The HALO Trust, the world’s largest mine clearance nonprofit, aims to raise $49,000 through crowdfunding, which will be matched by an anonymous donor, to clear an 8.6-acre minefield in Harar village of the Lachin region and ensure the safety of the Khachatryan family and 200 others who live nearby.
The anti-personnel mines surrounding their home were laid by Armenian and Azeri forces along the hillsides near Harar in 1992. The minefields created a “mine-belt” along defensive positions. Since the end of the war, three civilian casualties have been reported in the village, including the death of one teenager, and dozens of livestock accidents.
Alla Khachatryan is a widow and the matriarch of the Khachatryan family, which has been living in the village for 20 years. Alla lives with her sons Harair and Hamlet, the latter’s wife Anni, and her two young grandchildren. The family has already lost their horse, four pigs, and four cows to mines. They live in constant fear that the next casualty will be a member of the family
Alla’s elder son Hamlet works for the government as warden of the forests near the village, and younger son Harair helps his brother herd the family’s livestock. The brothers’ jobs are particularly dangerous, because they responsible for the safety of not only for their own herd but also their fellow villagers, and so have to regularly walk near the minefield to check for mine accidents.
“There is always a fear of dying with every step I take, but my mind has become accustomed to it,” Hamlet said.
He is most worried when his younger brother accompanies him to help. Alla admits that if her sons are killed or injured, the emotional toll on their family be unfathomable, but the loss of two able-bodied males would also mean the family would be unable to take care of their herd and thus sink into dire poverty, a prospect she considers grim for her two young grandchildren.
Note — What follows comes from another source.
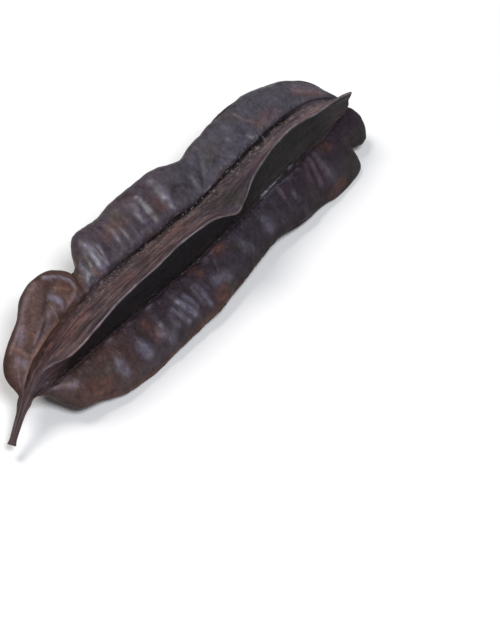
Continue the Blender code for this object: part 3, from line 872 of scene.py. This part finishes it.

Mine clearance will protect their lives and benefit 200 Armenians living in Harar and the neighboring villages of Khachgetik and Aghavnatun. They will use the safe land for firewood collection and cattle grazing.
The crowdfunding appeal is part of a larger campaign—safe steps for the people of Karabagh—to clear all the minefields in Karabagh with an impact on civilians by 2020. The anonymous donor has pledged half of the money required—if The HALO Trust can raise matching funds.
US Government funding has been secured for landmine clearance in Karabagh. However, U.S. Government funds are restricted to certain parts of Karabagh. HALO cannot use the funds in Lachin or parts of Hadrut and Martakert, and it is in those areas that the majority of remaining minefields lie and require private support.
There have been 370 civilian casualties from mines and unexploded ordnance in Artsakh since the end of the conflict in 1994. The HALO Trust has worked in Karabagh since 2000. Its staff of locally recruited men and women have cleared—located and destroyed—over 11,400 landmines and over 61,200 cluster munitions and other items of unexploded ordnance.